We suggest that every reader of this blog give the mayor a call and ask him to explain why he is covering up a potential health problem.
February 24th, 2008 at 10:49 am
The Texas Department of Public Safety plans to update its online sex offender registry this spring to let people know where offenders work or go to school. https://records.txdps.state.tx.us/DPS_WEB/Sor/index.aspx
Anyone can go to the state’s site to look up a person by name or ZIP code. The information includes physical descriptions, photos, offenses, aliases and legal status. People also can use a map to find sex offenders who live in a particular neighborhood.
When the registry is revised, sex offender records will also show complete registration histories, former addresses and conviction information in Texas and out of state.
Ruth Epstein, a spokeswoman for the American Civil Liberties Union of Central Texas, said people’s ability to find sex offenders in their workplaces or classrooms raises privacy concerns.
The Open Records Project was the first group in the US to post sex offender registration information on the Internet. Following intense interest across the country, the state legislature ordered The Texas Department of Public Safety to provide the information. The recent expansion of the service is the latest in a continuing effort.
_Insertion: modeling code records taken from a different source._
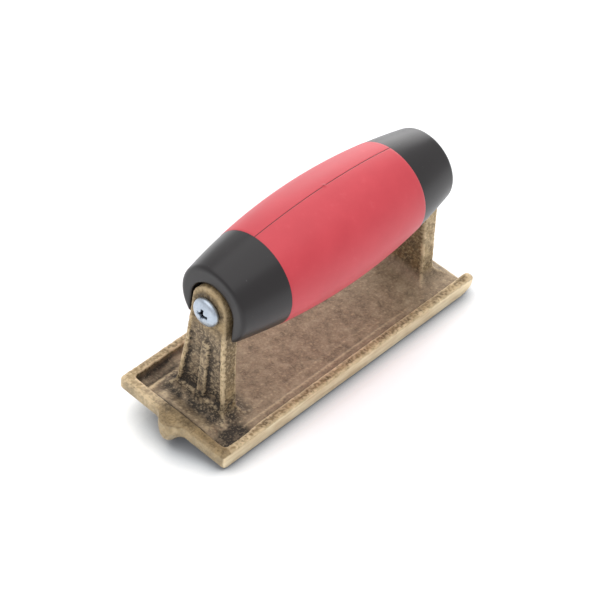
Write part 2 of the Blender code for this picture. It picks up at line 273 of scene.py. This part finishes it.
def tray_field(x, y, z):
    """What is hollowed out above the floor, open at +X."""
    start = -HALF_PLATE + END_RIM
    length = HALF_PLATE + TRAY_PAST - start
    half_width = HALF_WIDTH - SIDE_RIM + NARROW_BY * (1.0 - ease(x, *NARROW_END)) * (y < 0)
    plan = rounded_box(x - start - length / 2, y, length / 2, half_width, TRAY_CORNER)
    return keep(plan, floor_height(x, y) - z, TRAY_FILLET)


def post_field(x, y, z):
    """Both posts, with the sunk panels and middle ribs of their outer faces."""
    from_middle = np.abs(x - HANDLE_X)
    out = np.abs(y)
    half_width = post_half_width(z)
    outline = np.where(z > AXIS_Z, np.hypot(y, z - AXIS_Z) - EAR_RADIUS, out - half_width)
    thick = np.abs(from_middle - POST_OUTER + POST_THICKNESS / 2) - POST_THICKNESS / 2
    post = np.maximum(keep(outline, thick, POST_EDGE), POST_FOOT - z)
    height = z - SOLE_Z
    panel = np.maximum(out - half_width + RAIL, height - RECESS_TOP)
    panel = np.maximum(panel, RECESS_BASE - height)
    rib = keep(out - RIB_HALF_WIDTH, height - RIB_TOP, RIB_EDGE)
    panel = cut(panel, rib, FINE_EDGE)
    depth = RECESS_DEPTH - RECESS_SHALLOWER * ease(height, *RECESS_EASE)
    sunk = keep(panel, POST_OUTER - depth - from_middle, POST_EDGE)
    return cut(post, sunk, POST_EDGE)


def casting_field(x, y, z):
    along = x - PLATE_X
    plate = plate_field(along, y, z)
    fillet = CAST_EDGE + NOSE_FILLET * ease(np.abs(along), HALF_PLATE - 3.0, HALF_PLATE - 0.5)
    body = join(plate, bit_field(along, y, z), fillet)
    body = keep(body, z - rim_top(along), CAST_EDGE)
    body = cut(body, tray_field(along, y, z), FINE_EDGE)
    spread = POST_FOOT_FILLET + POST_FILLET * ease(z, POST_FOOT - 0.6, FLOOR_Z)
    body = join(body, post_field(x, y, z), spread)
    hole = np.hypot(y, z - SCREW_Z) - HOLE_RADIUS
    return np.maximum(body, -hole)


def handle_radius(from_middle):
    return MID_RADIUS - (MID_RADIUS - END_RADIUS) * (from_middle / HALF_HANDLE) ** 2


def core_field(x, y, z):
    """The black core, with a socket at each end.

    Under the grip it is a shell round a hollow, in the grip's own space. A thinner solid core was meant.
    """
    from_middle = np.abs(x - HANDLE_X)
    radius = np.hypot(y, z - AXIS_Z)
    slope = 2 * (MID_RADIUS - END_RADIUS) / HALF_HANDLE ** 2 * from_middle
    barrel = (radius - handle_radius(from_middle)) / np.hypot(1.0, slope)
    body = keep(barrel, from_middle - HALF_HANDLE, END_ROUNDING)
    sunk = GRIP_THICKNESS - handle_radius(from_middle) + radius
    waist = keep(from_middle - HALF_GRIP - GRIP_GAP, sunk, WAIST_EDGE)
    body = cut(body, waist, SHOULDER_EDGE)
    from_screw = np.hypot(y, z - SCREW_Z)
    down = np.where(z > SCREW_Z, from_screw, np.abs(y))
    socket = keep(down - SOCKET_RADIUS, SOCKET_BACK - from_middle, FINE_EDGE)
    body = cut(body, socket, FINE_EDGE)
    bore = np.maximum(from_screw - BORE_RADIUS, SHANK_END - BORE_PAST - from_middle)
    return np.maximum(body, -bore)


def screw_field(x, y, z):
    """A pan head screw along +X with a cross recess and a thread, x from the handle's middle."""
    radius = np.hypot(y, z)
    crown_radius = (HEAD_RADIUS ** 2 + CROWN_DROP ** 2) / (2 * CROWN_DROP)
    crown = np.hypot(x - HEAD_TOP + crown_radius, radius) - crown_radius
    head = keep(keep(crown, radius - HEAD_RADIUS, HEAD_EDGE), HEAD_TOP - HEAD_HEIGHT - x, SCREW_EDGE)
    depth = np.clip(HEAD_TOP - x, 0.0, CROSS_DEPTH + 0.5)
    turn = math.radians(CROSS_TURN)
    across = y * math.cos(turn) + z * math.sin(turn)
    upright = z * math.cos(turn) - y * math.sin(turn)
    reach = CROSS_REACH - CROSS_TAPER * depth
    half_width = SLOT_HALF_WIDTH - SLOT_TAPER * depth
    arms = [
        np.maximum(np.abs(a) - reach, np.abs(b) - half_width)
        for a, b in ((across, upright), (upright, across))
    ]
    cross = join(arms[0], arms[1], 0.5)
    cross = keep(cross, HEAD_TOP - CROSS_DEPTH - x, SCREW_EDGE)
    head = cut(head, cross, 0.22)
    helix = x / THREAD_PITCH + np.arctan2(z, y) / (2 * math.pi)
    ridge = np.abs((helix % 1.0) * 2.0 - 1.0)
    started = 1.0 - ease(x, *THREAD_RUNOUT)
    shank = (radius - SHANK_RADIUS + THREAD_DEPTH * ridge * started) * STEEP
    tip = (radius - (x - SHANK_END) * TIP_TAPER - TIP_RADIUS) * STEEP
    shank = np.maximum(np.maximum(shank, tip), np.maximum(SHANK_END - x, x - SHANK_TOP))
    return join(head, shank, SCREW_EDGE)


# ---- fields into meshes -------------------------------------------------
BLOCK = 8                                    # cells along a block's side


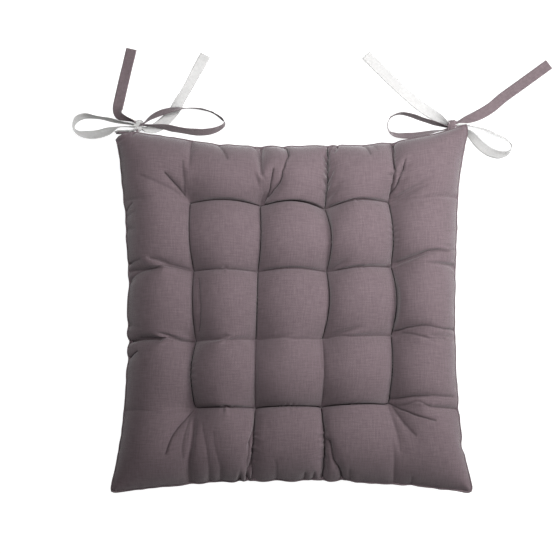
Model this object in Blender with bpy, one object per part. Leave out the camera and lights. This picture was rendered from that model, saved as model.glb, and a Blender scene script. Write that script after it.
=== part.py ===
"""A square tufted seat pad with ribbon ties in two colours, lying on a flat surface.

Metres, +Z up. The origin is on the resting surface under the middle of the pad. +Y points to the rear
edge, whose two corners carry the ties, and +X to the right of someone who faces that edge.
"""

import math

import bpy
import numpy as np
from mathutils import Matrix, Vector

# Plan of the pad
TIP = 0.1985  # from the centre to the seam at a corner, along X and along Y
MID_SIDE = 0.181  # from the centre to the seam halfway along the rear or an end side
MID_FRONT = 0.187  # the same for the front, which is less drawn in
FLARE_POWER = 3  # how suddenly the sides flare out to the corners
FRONT_POWER = 2

# Heights above the resting surface
SEAM_MID = 0.019  # seam halfway along a side
SEAM_TIP = 0.013  # seam at a corner
CREST = 0.055  # top of a puff
TUFT_TOP = 0.027  # top cover at a tuft
TUFT_BOTTOM = 0.013  # bottom cover at a tuft
BELLY = 0.0165  # how far an unloaded lower puff hangs under its tufts; the surface flattens it

CLOTH = 0.001  # thickness of a cover
GAP = 0.0003  # between neighbours that touch
LOFT_GAP = 0.0008  # upright gap between a cover and the filling
EDGE_ROUND = 0.5  # width of the rounded edge, in cells
PUFF_POWER = 0.7  # under 1 makes the puffs full and the tufts sharp
DROP_POWER = 4  # how suddenly the seam drops to the corners

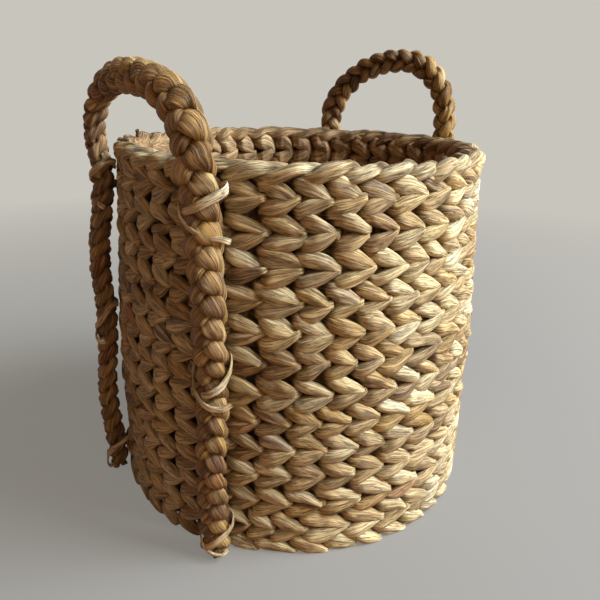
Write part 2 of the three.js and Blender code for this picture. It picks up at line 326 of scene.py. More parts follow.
# How far apart two strands of a piece read the noises, and two pieces for each letter of their names
GRAIN_STEP = 1.37
GRAIN_STEP_BY_NAME = 0.61

# Free edge at each side of a strip of the baking coordinates, and what is left between the edges
BAKE_MARGIN = 0.03
BAKE_SPAN = 0.94


def cad_extent(node):
    low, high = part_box(node)
    return np.array(low) / METRES, np.array(high) / METRES


wall_height = cad_extent("weft_rim")[1][2]
rim_radius = cad_extent("weft_rim")[1][1] - RIM_OVERHANG
belly_radius = cad_extent("weft_06_outer")[1][1]
foot_radius = cad_extent("weft_foot")[1][1]
base_thickness = cad_extent("base_weft_over")[1][2]
line_height = wall_height / LINE_COUNT


def wall_radius(height):
    """Outer radius of the wall at a height."""
    return np.interp(height, [0, wall_height / 2, wall_height], [foot_radius, belly_radius, rim_radius])


def read_closed(table, place):
    """Rows of a closed table read at fractional places, on a smooth curve."""
    first = np.floor(place).astype(int)
    part = (place - first).reshape(-1, *[1] * (table.ndim - 1))
    before, here, after, later = (table[(first + step) % len(table)] for step in (-1, 0, 1, 2))
    cubic = 3 * (here - after) + later - before
    square = 2 * before - 5 * here + 4 * after - later
    return here + part / 2 * (after - before + part * (square + part * cubic))


def smooth(value, low, high):
    share = np.clip((value - low) / (high - low), 0, 1)
    return share * share * (3 - 2 * share)


def unit(vectors):
    return vectors / np.linalg.norm(vectors, axis=-1, keepdims=True)


def long_folds(rng, along, around, cells, folds):
    """Unevenness of a dried stem: slow along it and quick round it."""
    lattice = rng.uniform(-1, 1, (cells, folds))
    rows = read_closed(lattice, along * cells)
    return read_closed(rows.T, around * folds).T


def creases(rng, along, around, cells, count, width):
    """Sharp grooves that run along a stem, wander round it and fade in and out: 0 to 1 deep."""
    depth = np.zeros((len(along), len(around)))
    for _ in range(count):
        place = rng.random() + CREASES.wander * read_closed(rng.normal(0, 1, cells), along * cells)
        share = np.clip(read_closed(rng.uniform(-0.5, 1, cells), along * cells), 0, 1)
        gap = np.abs((around[None, :] - place[:, None] + 0.5) % 1 - 0.5) * len(around)
        depth = np.maximum(depth, share[:, None] * np.clip(1 - gap / width, 0, 1))
    return depth


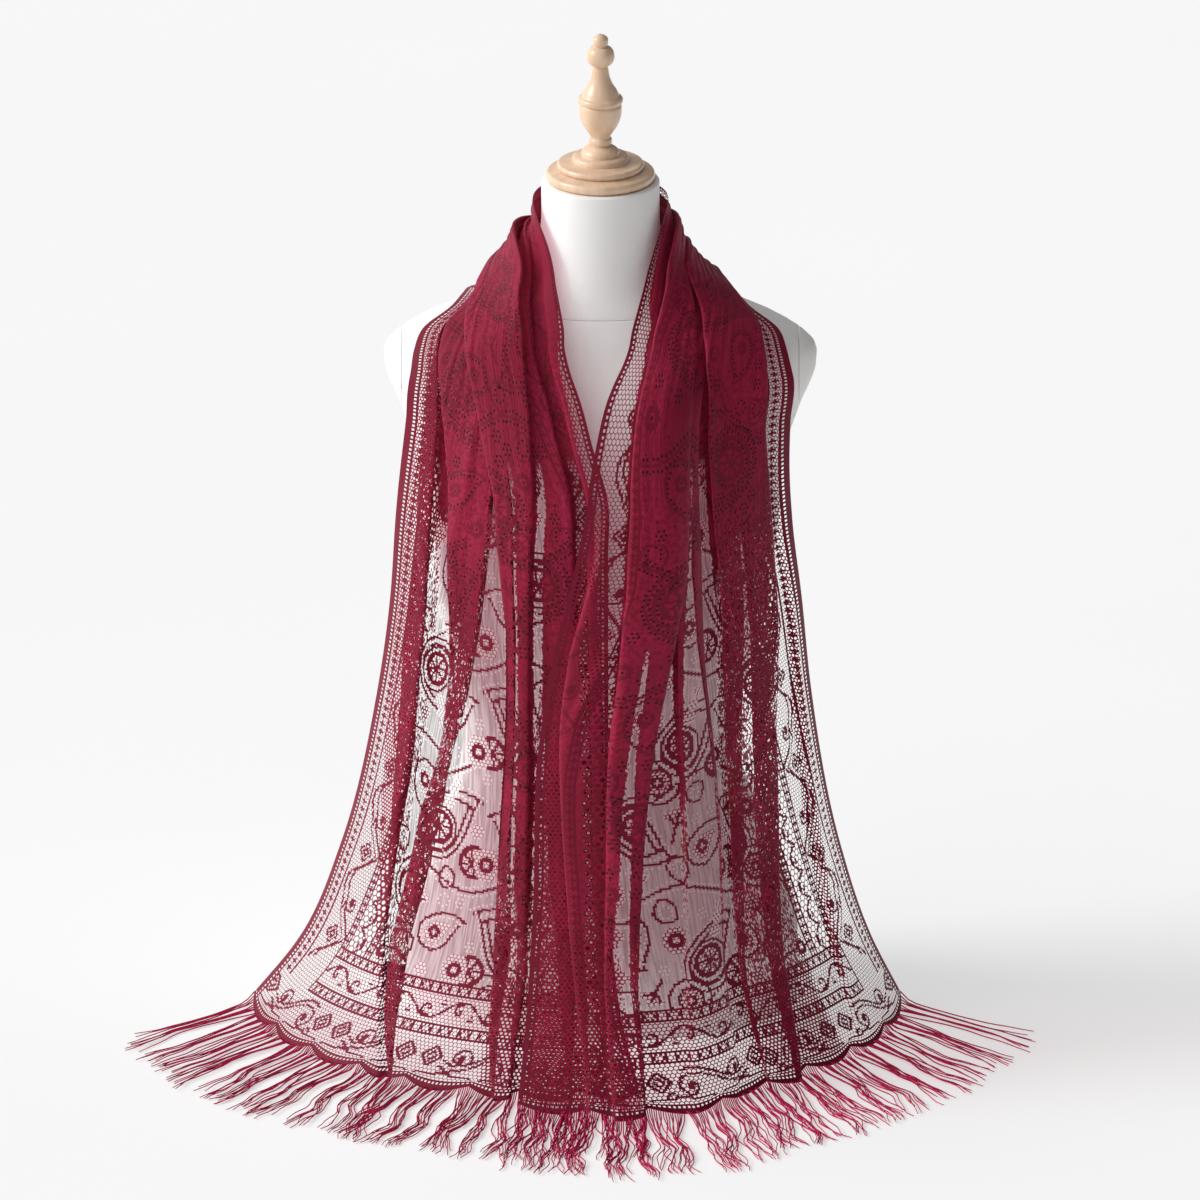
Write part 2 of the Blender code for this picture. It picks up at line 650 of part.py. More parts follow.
def main():
    """Build every piece."""
    for item in list(bpy.data.objects):
        bpy.data.objects.remove(item)
    lace = principled("lace_wine", (0.27, 0.012, 0.055), 0.75)
    thread = principled("fringe_wine", (0.30, 0.014, 0.062), 0.7)
    canvas = principled("form_canvas", (0.84, 0.83, 0.81), 0.85)
    wood = principled("form_wood", (0.76, 0.56, 0.40), 0.4)
    front_stretch("cloth_left", -1, LEFT_WHEELS, lace)
    front_stretch("cloth_right", 1, RIGHT_WHEELS, lace)
    back_stretch("cloth_back", lace)
    fringe("fringe_left", -1, thread)
    fringe("fringe_right", 1, thread)
    build_form(canvas)
    build_wood(wood)


if __name__ == "__main__":
    main()
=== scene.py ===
"""Looks of a lace shawl hung round the neck of a limbless dress form and spread on the table.

The lace is charted in cells, as the machine that knits it works: each cell of a piece is sheer
clothwork, net, a solid thread or an open hole. A hole is a missing face, save where the cloth is
gathered so closely that its own layers lie behind it: there it is kept as a face painted in a dark
shade, which stands in for those layers in shade. Net and clothwork are drawn finer than a cell by
the lace material, whose colour also darkens towards that painted shade where they cover less. The
cloth lies on the same folded sections as the solids that it replaces. Sizes are metres, +Z is up
and the front faces -Y. A side is -1 for the left and 1 for the right, `along` is a distance from
the hem and `places` are distances from the outer edge, both in the flat cloth, and a Span says
where a change begins and ends.
"""
import logging
import math
from dataclasses import dataclass, field
from enum import Enum, IntEnum
from typing import Iterable, Sequence, Union

import bmesh
import bpy
import numpy as np
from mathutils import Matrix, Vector


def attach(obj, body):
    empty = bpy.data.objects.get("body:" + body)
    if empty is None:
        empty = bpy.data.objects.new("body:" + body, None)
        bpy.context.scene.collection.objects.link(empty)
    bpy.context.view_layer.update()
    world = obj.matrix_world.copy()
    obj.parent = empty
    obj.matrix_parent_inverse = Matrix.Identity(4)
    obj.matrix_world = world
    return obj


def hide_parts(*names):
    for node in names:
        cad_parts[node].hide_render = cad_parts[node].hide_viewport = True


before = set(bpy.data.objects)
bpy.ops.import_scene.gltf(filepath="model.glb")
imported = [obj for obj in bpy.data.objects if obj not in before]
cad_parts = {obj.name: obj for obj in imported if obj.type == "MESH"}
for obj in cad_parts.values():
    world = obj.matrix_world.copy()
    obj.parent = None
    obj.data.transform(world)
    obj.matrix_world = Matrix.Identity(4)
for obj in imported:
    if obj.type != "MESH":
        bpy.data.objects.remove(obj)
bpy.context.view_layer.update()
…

February 18th, 2008 at 10:52 pm
During the past five years, nearly half of Oregon teachers disciplined for sexual misconduct with a child left their school districts with confidential agreements.
The Oregon response is sadly similar to that of the Texas Youth Commission and Catholic Archdiocese across the country. They all hid sex offenders so as to not cause inconvenience to their organizations and the nasty public embarassment that accompanies a sex scandal involving children.